• **WORK INSTRUCTIONS**:
Only the lines from the one containing "# Foot, narrowing towards the back." through the one containing "if obj.type not" are to be copied, exactly and with both ends kept.

• **INFORMATION SHOWN**:
^^^^^^^^^^^^^^^^

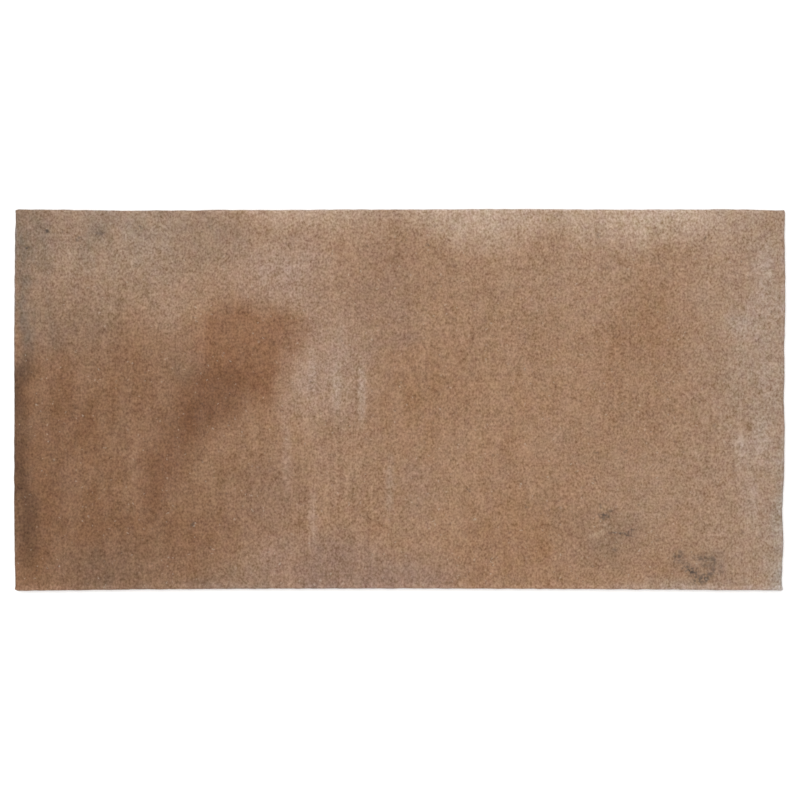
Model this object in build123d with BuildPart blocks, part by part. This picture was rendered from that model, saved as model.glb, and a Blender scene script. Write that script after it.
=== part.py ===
"""A cotto-look porcelain floor tile: one piece, pressed from coloured clay powder and fired.

The tile lies face up. Its origin is the middle of its back, +X runs along its length, +Y across
it and +Z out of the face. All sizes are millimetres.

The upper half is a skirt with the uneven edge of a hand-moulded tile. It stands over a straight,
drafted foot, and the back of the foot carries a shallow waffle of ribs that keys into adhesive.
"""

import os

from build123d import *

# The mean rectangle that the wavy edge of the face runs about, and the height of the tile.
LENGTH = 298.0
WIDTH = 147.0
THICKNESS = 9.0

# Skirt: it ends at the parting line of the die, where it hangs over the foot as a small ledge.
SKIRT_HEIGHT = 4.6
CORNER_RADIUS = 1.2
ARRIS_RADIUS = 1.0
LEDGE = 1.2
LEDGE_CHAMFER = 0.25

# Foot: a plain drafted block below the parting line.
FOOT_DRAFT = 5.0
FOOT_CORNER = 2.5
BACK_CHAMFER = 0.6

# Adhesive key: pockets pressed into the back leave a waffle of ribs inside a plain rim. Each
# pocket is a square with its corners cut off and its walls drafted.
KEY_DEPTH = 0.7
KEY_DRAFT = 25.0
KEY_PITCH = 19.0
KEY_RIB = 3.0
KEY_CORNER = 1.5
KEY_RIM = 5.0

# How far each corner of the face stands out from the mean rectangle, along X and along Y.
FRONT_LEFT_OUT = (-0.35, 0.65)
FRONT_RIGHT_OUT = (-0.65, 0.5)
REAR_LEFT_OUT = (-0.45, 0.1)
REAR_RIGHT_OUT = (0.45, -0.35)

# How far each edge stands out from the mean rectangle, at even steps between its two corners.
# The long edges run from left to right and the short edges from front to rear.
FRONT_WAVE = (0.2, -0.1, -0.25, -0.3, -0.2, -0.05, 0.2)
REAR_WAVE = (-0.15, -0.4, -0.2, -0.1, -0.05, 0.1, 0.1, 0.2, 0.0, 0.0, 0.1)
LEFT_WAVE = (0.05, 0.2, 0.15, 0.1, 0.15, 0.1, -0.05)
RIGHT_WAVE = (-0.8, -0.35, -0.7, -0.5, 0.05, 0.1, 0.15, -0.2, 0.1, 0.0, 0.25, 0.4, 0.45, 0.2, 0.1)


def face_corner(side_x, side_y, out):
    """A corner of the face: the corner of the mean rectangle, moved out along X and Y."""
    return Vector(side_x * (LENGTH / 2 + out[0]), side_y * (WIDTH / 2 + out[1]))


def long_edge(left_corner, right_corner, side, wave):
    """The wavy edge at the front (side -1) or the rear (side 1)."""
    step = LENGTH / (len(wave) + 1)
    stations = [step * count - LENGTH / 2 for count in range(1, len(wave) + 1)]
    crests = [Vector(x, side * (WIDTH / 2 + out)) for x, out in zip(stations, wave)]
    Spline(left_corner, *crests, right_corner)


def short_edge(front_corner, rear_corner, side, wave):
    """The wavy edge at the left (side -1) or the right (side 1)."""
    step = WIDTH / (len(wave) + 1)
    stations = [step * count - WIDTH / 2 for count in range(1, len(wave) + 1)]
    crests = [Vector(side * (LENGTH / 2 + out), y) for y, out in zip(stations, wave)]
    Spline(front_corner, *crests, rear_corner)


front_left = face_corner(-1, -1, FRONT_LEFT_OUT)
front_right = face_corner(1, -1, FRONT_RIGHT_OUT)
rear_left = face_corner(-1, 1, REAR_LEFT_OUT)
rear_right = face_corner(1, 1, REAR_RIGHT_OUT)
parting_height = THICKNESS - SKIRT_HEIGHT

with BuildPart() as tile:
    # Skirt, with the arris of the face rounded and the lip over the ledge chamfered.
    with BuildSketch(Plane.XY.offset(parting_height)):
        with BuildLine():
            long_edge(front_left, front_right, -1, FRONT_WAVE)
            long_edge(rear_left, rear_right, 1, REAR_WAVE)
            short_edge(front_left, rear_left, -1, LEFT_WAVE)
            short_edge(front_right, rear_right, 1, RIGHT_WAVE)
        make_face()
    extrude(amount=SKIRT_HEIGHT)
    fillet(tile.edges().filter_by(Axis.Z), CORNER_RADIUS)
    fillet(tile.faces().sort_by(Axis.Z)[-1].edges(), ARRIS_RADIUS)
    chamfer(tile.faces().sort_by(Axis.Z)[0].edges(), LEDGE_CHAMFER)

    # Foot, narrowing towards the back.
    with BuildSketch(Plane.XY.offset(parting_height)):
        RectangleRounded(LENGTH - 2 * LEDGE, WIDTH - 2 * LEDGE, FOOT_CORNER)
    extrude(amount=-parting_height, taper=FOOT_DRAFT)
    chamfer(tile.faces().sort_by(Axis.Z)[0].edges(), BACK_CHAMFER)

    # Adhesive key: as many whole pockets as fit inside the rim.
    back = tile.faces().sort_by(Axis.Z)[0].bounding_box().size
    columns = int((back.X - 2 * KEY_RIM + KEY_RIB) // KEY_PITCH)
    rows = int((back.Y - 2 * KEY_RIM + KEY_RIB) // KEY_PITCH)
    with BuildSketch() as pockets:
        with GridLocations(KEY_PITCH, KEY_PITCH, columns, rows):
            Rectangle(KEY_PITCH - KEY_RIB, KEY_PITCH - KEY_RIB)
        chamfer(pockets.vertices(), KEY_CORNER)
    extrude(amount=KEY_DEPTH, taper=KEY_DRAFT, mode=Mode.SUBTRACT)

tile.part.label = "tile"
os.makedirs("parts", exist_ok=True)
export_step(tile.part, "parts/tile.step")
print(f"{columns} by {rows} pockets, {tile.part.volume / 1000:.1f} cm3")
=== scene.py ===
"""A cotto-look porcelain tile, lying face up on a pale floor.

The tile is one piece. Its moulded body is built round the CAD tile: the face is a fine grid
stretched between the four wavy edges, the skirt is extruded from it and drawn onto the CAD tile,
and the foot with its waffle back is taken from the frame. The clouded print of the face, the
bare fired body and the kiln wash on the ribs are node materials. Into the print is painted the
shade of the rolled left edge, its grooves, the pits, dents and scratch. It also holds a painted
highlight on the ridge by the scratch, and painted light over the shade of the arris.
"""

import math

import bmesh
import bpy
import numpy as np
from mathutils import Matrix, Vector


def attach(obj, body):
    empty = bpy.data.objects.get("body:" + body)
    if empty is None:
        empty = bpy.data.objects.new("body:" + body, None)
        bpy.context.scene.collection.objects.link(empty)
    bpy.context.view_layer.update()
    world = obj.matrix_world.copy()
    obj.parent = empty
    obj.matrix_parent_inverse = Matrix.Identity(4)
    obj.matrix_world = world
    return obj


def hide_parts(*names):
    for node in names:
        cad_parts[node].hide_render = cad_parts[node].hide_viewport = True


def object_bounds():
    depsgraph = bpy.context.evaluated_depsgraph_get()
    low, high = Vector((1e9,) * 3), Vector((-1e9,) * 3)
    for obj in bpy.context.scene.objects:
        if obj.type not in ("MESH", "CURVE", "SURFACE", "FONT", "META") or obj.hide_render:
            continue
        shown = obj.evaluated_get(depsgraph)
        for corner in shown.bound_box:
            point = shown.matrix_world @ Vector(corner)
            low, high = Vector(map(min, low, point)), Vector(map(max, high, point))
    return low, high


MM = 0.001

# How near two points have to be to count as one, and as level with each other.
SAME_POINT = 0.001 * MM
SAME_LEVEL = 0.01 * MM

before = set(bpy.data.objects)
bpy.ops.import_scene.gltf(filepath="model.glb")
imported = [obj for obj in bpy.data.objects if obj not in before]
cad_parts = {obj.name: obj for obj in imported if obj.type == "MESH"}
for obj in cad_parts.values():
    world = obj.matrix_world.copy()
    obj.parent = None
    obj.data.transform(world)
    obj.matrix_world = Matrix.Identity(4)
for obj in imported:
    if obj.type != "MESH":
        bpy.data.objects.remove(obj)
cad_low, cad_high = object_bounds()

# Photograph: one pixel of its 800 px frame on the face, and the point that the camera looks at.
PIXEL = 298.0 / 770.4 * MM
FRAME_WIDTH = 800 * PIXEL
AIM = (0.23 * MM, -0.23 * MM)
LENS = 120.0
SENSOR = 36.0

# Body: the grid of the face is finer near the edges, and the skirt comes down in rings.
FACE_CELLS = (352, 178)
EDGE_FINENESS = 0.6
EDGE_EASE = 9.0
ARRIS = 1.0 * MM
ARRIS_STEPS = 5
SKIRT = 4.6 * MM
WALL_STEPS = 4
PRINTED_WALL_STEPS = 3
LIP = 0.25 * MM
CORNER_ROUND = 1.2 * MM
CORNER_POWER = 6
CORNER_REACH = 3.2 * MM
SMOOTH_ANGLE = math.radians(35)

# Foot: its flats are merged, its ribs softened, and its long top edges cut to meet the skirt.
FLAT_ANGLE = math.radians(0.5)
RIB_ANGLE = math.radians(20)
RIB_BEVEL = 0.22 * MM
RIB_BEVEL_STEPS = 2
LONG_EDGE = 5 * MM
LEDGE_CUTS = 90

# Relief, each as (size of its swells, height from trough to crest).
UNDULATION = (34 * MM, 0.45 * MM)
HAND_FINISH = (7 * MM, 0.16 * MM)
RIM_WEAR = (4.5 * MM, 0.35 * MM)

# Where the relief dies out: the rim wear between two distances from the edge, with a share of it
# left low on the wall, the relief of the face down the wall, and the dents over the arris.
RIM_START = 1.0 * MM
RIM_WIDTH = 6 * MM
RIM_SHARE_LOW = 0.4
FACE_RELIEF_END = 1.0 * MM
DENT_FADE = 0.5 * MM
WEIGHT_STEPS = 200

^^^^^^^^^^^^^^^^

• **COMPLETE OUTPUT**:
    # Foot, narrowing towards the back.
    with BuildSketch(Plane.XY.offset(parting_height)):
        RectangleRounded(LENGTH - 2 * LEDGE, WIDTH - 2 * LEDGE, FOOT_CORNER)
    extrude(amount=-parting_height, taper=FOOT_DRAFT)
    chamfer(tile.faces().sort_by(Axis.Z)[0].edges(), BACK_CHAMFER)

    # Adhesive key: as many whole pockets as fit inside the rim.
    back = tile.faces().sort_by(Axis.Z)[0].bounding_box().size
    columns = int((back.X - 2 * KEY_RIM + KEY_RIB) // KEY_PITCH)
    rows = int((back.Y - 2 * KEY_RIM + KEY_RIB) // KEY_PITCH)
    with BuildSketch() as pockets:
        with GridLocations(KEY_PITCH, KEY_PITCH, columns, rows):
            Rectangle(KEY_PITCH - KEY_RIB, KEY_PITCH - KEY_RIB)
        chamfer(pockets.vertices(), KEY_CORNER)
    extrude(amount=KEY_DEPTH, taper=KEY_DRAFT, mode=Mode.SUBTRACT)

tile.part.label = "tile"
os.makedirs("parts", exist_ok=True)
export_step(tile.part, "parts/tile.step")
print(f"{columns} by {rows} pockets, {tile.part.volume / 1000:.1f} cm3")
=== scene.py ===
"""A cotto-look porcelain tile, lying face up on a pale floor.

The tile is one piece. Its moulded body is built round the CAD tile: the face is a fine grid
stretched between the four wavy edges, the skirt is extruded from it and drawn onto the CAD tile,
and the foot with its waffle back is taken from the frame. The clouded print of the face, the
bare fired body and the kiln wash on the ribs are node materials. Into the print is painted the
shade of the rolled left edge, its grooves, the pits, dents and scratch. It also holds a painted
highlight on the ridge by the scratch, and painted light over the shade of the arris.
"""

import math

import bmesh
import bpy
import numpy as np
from mathutils import Matrix, Vector


def attach(obj, body):
    empty = bpy.data.objects.get("body:" + body)
    if empty is None:
        empty = bpy.data.objects.new("body:" + body, None)
        bpy.context.scene.collection.objects.link(empty)
    bpy.context.view_layer.update()
    world = obj.matrix_world.copy()
    obj.parent = empty
    obj.matrix_parent_inverse = Matrix.Identity(4)
    obj.matrix_world = world
    return obj


def hide_parts(*names):
    for node in names:
        cad_parts[node].hide_render = cad_parts[node].hide_viewport = True


def object_bounds():
    depsgraph = bpy.context.evaluated_depsgraph_get()
    low, high = Vector((1e9,) * 3), Vector((-1e9,) * 3)
    for obj in bpy.context.scene.objects:
        if obj.type not in ("MESH", "CURVE", "SURFACE", "FONT", "META") or obj.hide_render:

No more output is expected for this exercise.